Joseph Story isn't a guy who gets talked about a lot in history books, either, but he played an important foundational role in the fledgling court system following the ratification of the U.S. Constitution. He also authored "Commentaries on the Constitution of the United States," which led to his being referred to as the Father of American Jurisprudence.

In that book, however, he wrote about the importance of Christianity to the new republic:

"Indeed, in a republic, there would seem to be a peculiar propriety in viewing the Christian religion, as the great basis, on which it must rest for its support and permanence, if it be, what it has ever been deemed by its truest friends to be, the religion of liberty.
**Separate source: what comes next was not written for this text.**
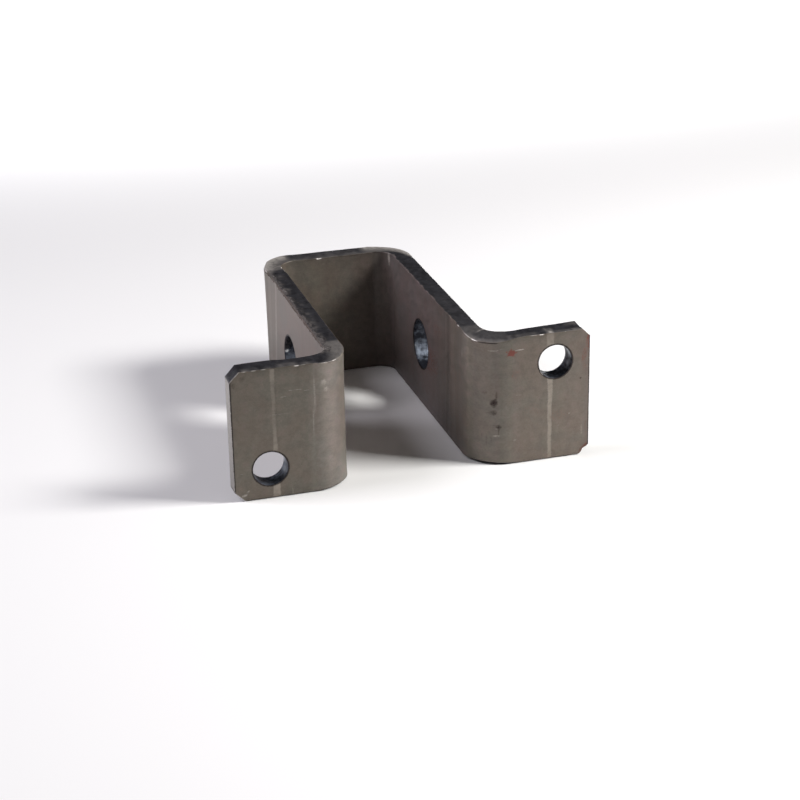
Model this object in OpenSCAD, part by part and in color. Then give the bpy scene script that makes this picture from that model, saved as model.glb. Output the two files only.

"Probably at the time of the adoption of the constitution, and of the amendment to it, now under consideration, the general, if not the universal, sentiment in America was, that Christianity ought to receive encouragement from the state, so far as was not incompatible with the private rights of conscience, and the freedom of religious worship. An attempt to level all religions, and to make it a matter of state policy to hold all in utter indifference,would have created universal disapprobation, if not universal indignation."

The real aim of the First Amendment, he concluded, was "not to countenance, much less to advance Mahometansim, or Judaism, or infidelity by prostrating Christianity; but to exclude all rivalry among Christian sects," and to prevent the adoption of a national denomination that would be held above all other Christians (e.g. The Church of England).